Gandalf’s attitude toward the Ring also, surprisingly, raises moral questions. We might expect the great figure of good in the novel to be able to rise above the wicked power emanating from the Ring, transcending its ability to seduce its bearer into selfishness and greed. If anyone is superior to the Ring’s evil, it seems, it should be the morally unimpeachable Gandalf. But, in fact, when Frodo offers the Ring to Gandalf, the wizard pulls back sharply, refusing even to touch it. His explanation is candid and revealing. He says that his power makes him too susceptible, and that his great moral goodness could turn to equally great evil under the Ring’s influence. The Ring’s power is greater, he admits, than his own moral strength. Gandalf is not set above the Hobbits or other characters in the work; he does not float over the plot like an otherworldly angel. Instead, he is a creature of flesh and blood like all the rest. He is perhaps stronger and wiser and more skilled than most of the others, but he is not perfect, and has the same weaknesses as the others, the same potential for failure.
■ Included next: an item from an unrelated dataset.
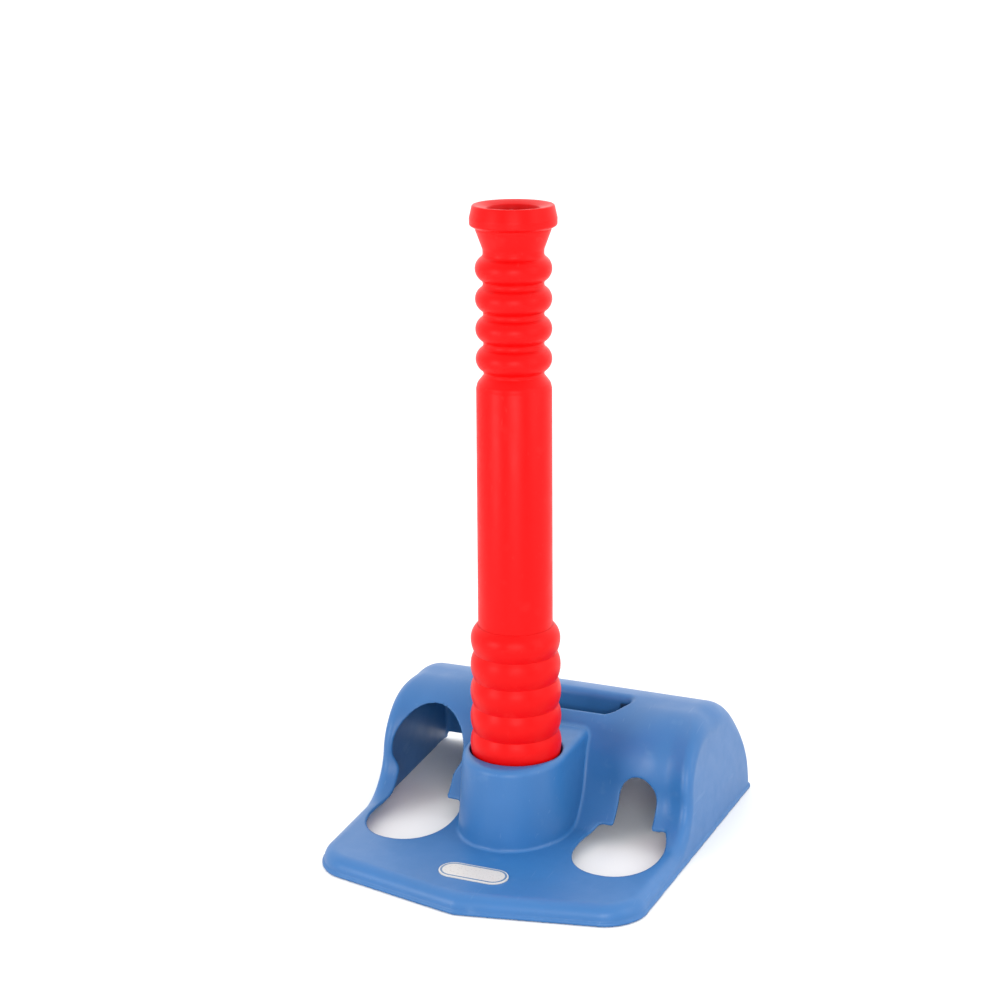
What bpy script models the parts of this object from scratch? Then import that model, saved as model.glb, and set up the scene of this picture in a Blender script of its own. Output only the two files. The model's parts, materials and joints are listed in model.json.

The introduction of Sam provides a note of levity to balance the grim seriousness of the Gollum story and the task assigned to Frodo. Sam belongs to a long line of humorous characters from literature known as buffoons or clowns, characters who are always out of place or getting in the way, but whose simplicity of origin and speech belie a hidden wisdom often expressed comically. Sam’s embarrassment at being caught eavesdropping induces Gandalf to smile—something he rarely does—and endears Sam to us as an ordinary fellow, an unimpressive but well-meaning counterpart to the Hobbit hero. Sam highlights the simple virtues and uncomplicated good intentions that make the Hobbits so easy to love. Moreover, he is drawn into the story of Elves and magic just as we are. He listens at the window in much the same way that we flip the pages of the novel, absorbed by the fascinations of the story. In a sense, Sam is a stand-in for ourselves, reminding us that we too, as far from heroic as Sam is, will get drawn into the tale.